Pemerintah sebaiknya memiliki sistem informasi pengelolaan SDM nasional, termasuk ASN agar efektifitas dan produktivitasnya bisa dibenahi setiap saat. Kinerja ASN mestinya bermuara terhadap produktivitas nasional yang selama ini belum tampak. Ada ketimpangan produktivitas antarnegara. 

Misalnya produktivitas Korea Selatan lebih tinggi 6,35 kali (635%) dari Indonesia. Produktivitas Malaysia lebih tinggi 2,93 kali (293%) dari Indonesia. Produktivitas Korea Selatan lebih tinggi 2,17 kali (217%) dari Malaysia. Produktivitas tinggi Korea Selatan merupakan buah reformasi birokrasi dan pemangkasan jumlah pegawai. 

Rasionalisasi birokrasi Korsel sejak 1980 dipelopori Presiden Chun Doo Wan dengan beberapa peraturan seperti Civil Servants Ethics Act, Civil Servant Consciousness Reform Movement, Retired Civil Servant Employment Control, Civil Servant Property Registration dan Civil Servant Gifts Control. 

Pada tahapan terakhir reformasi birokrasi Korsel dengan meningkatkan kualitas otonomi pemerintahan daerah dan penerapan e-Government serta layanan elekronik seluruh lini penyelenggaraan pemerintahan atau pelayanan publik. Korea Selatan dan Malaysia lebih dulu mencetak SDM unggul secara besar-besaran. 

Pemerintahan Jokowi jangan ragu-ragu menjalankan program rasionalisasi ASN disertai kompensasi layak. Dengan demikian banyak ASN bersedia ikut program dan bisa memikirkan alternatif pekerjaan. Pesangon diberikan sekaligus, tidak dicicil agar bisa dimanfaatkan untuk modal berwiraswasta. 

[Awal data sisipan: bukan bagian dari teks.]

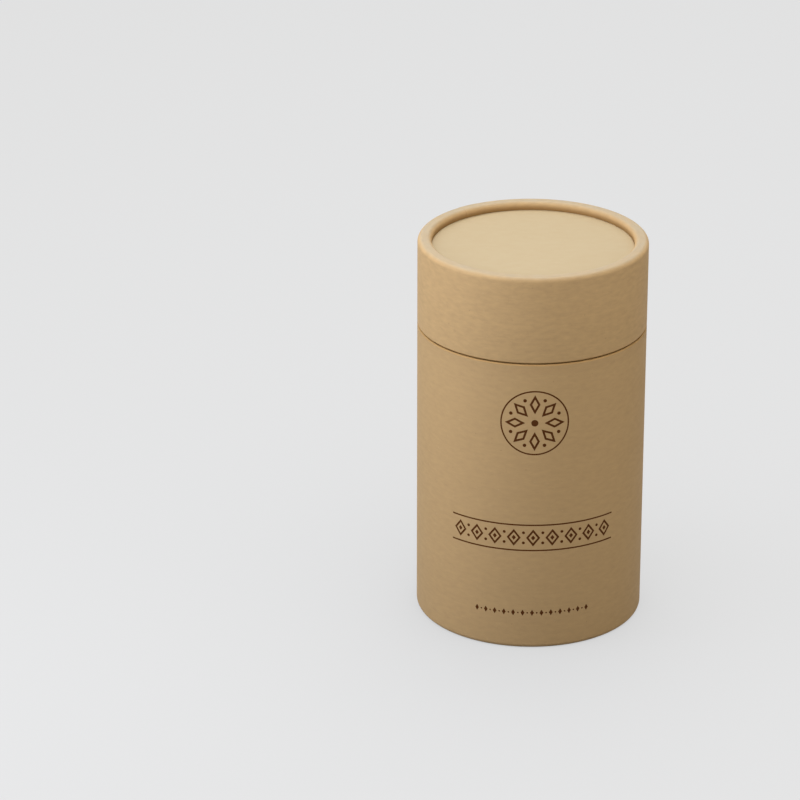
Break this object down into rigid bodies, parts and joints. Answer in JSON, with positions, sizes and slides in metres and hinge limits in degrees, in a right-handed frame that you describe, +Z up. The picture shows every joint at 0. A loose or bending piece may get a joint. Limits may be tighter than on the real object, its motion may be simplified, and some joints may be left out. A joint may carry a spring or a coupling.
{
  "type": "cylindrical gift tube box with lift-off lid",
  "caption": "Round kraft paperboard tube box: rolled rims around recessed end discs, an inner neck, and a flush lid that lifts off it.",
  "frame": {"origin": "centre of the underside, on the surface that the box stands on", "axes": "+Z up along the tube's axis towards the lid; -Y is the printed front; +X to the right seen from the front"},
  "size_m": [0.075, 0.0751, 0.13],
  "materials": {
    "kraft_paper": "uncoated natural brown kraft paper, printed on the body in dark brown",
    "tube_board": "wound brown tube board, raw cut edges",
    "lining_paper": "plain kraft lining paper",
    "end_board": "pressed grey-brown board"
  },
  "bodies": {
    "canister": {"body_core_tube": "tube_board", "body_kraft_wrap": "kraft_paper", "body_inner_liner": "lining_paper", "base_disc": "end_board", "base_disc_facing": "kraft_paper", "neck_core_tube": "tube_board", "neck_outer_facing": "kraft_paper", "neck_inner_liner": "lining_paper", "floor_disc": "end_board"},
    "lid": {"lid_core_tube": "tube_board", "lid_kraft_wrap": "kraft_paper", "lid_inner_liner": "lining_paper", "lid_disc": "end_board", "lid_disc_facing": "kraft_paper", "lid_backing_disc": "end_board"}
  },
  "joints": [
    {"name": "lid_lift", "type": "slide", "parent": "canister", "child": "lid", "axis": [0, 0, 1], "range_m": [0, 0.15]}
  ]
}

Ukuran kinerja dan bobot pekerjaan ASN perlu dirumuskan sebaik-baiknya. Selama ini kinerja mereka tidak pernah terukur secara benar. Padahal, di negara maju sudah dirumuskan standar kinerjanya secara rinci. Sedangkan untuk ASN negeri ini baru sebatas kode etik yang sangat normatif dan belum terukur secara objektif. 

Untuk meningkatkan kapasitas ASN perlu dilakukan sistem pembobotan pekerjaan dan evaluasi jabatan dengan metoda Hay Group yang menekankan domain of knowledge and skill. Ada beberapa tools yang bisa dipakai mengevaluasi kinerja, kompetensi, dan bobot pekerjaan ASN. Contoh lain Hay Group, Mercer, Watson & Hyatt, Malcolm Balridge. Tools atau metode tadi sudah diadopsi beberapa lembaga negara dan korporasi kelas dunia.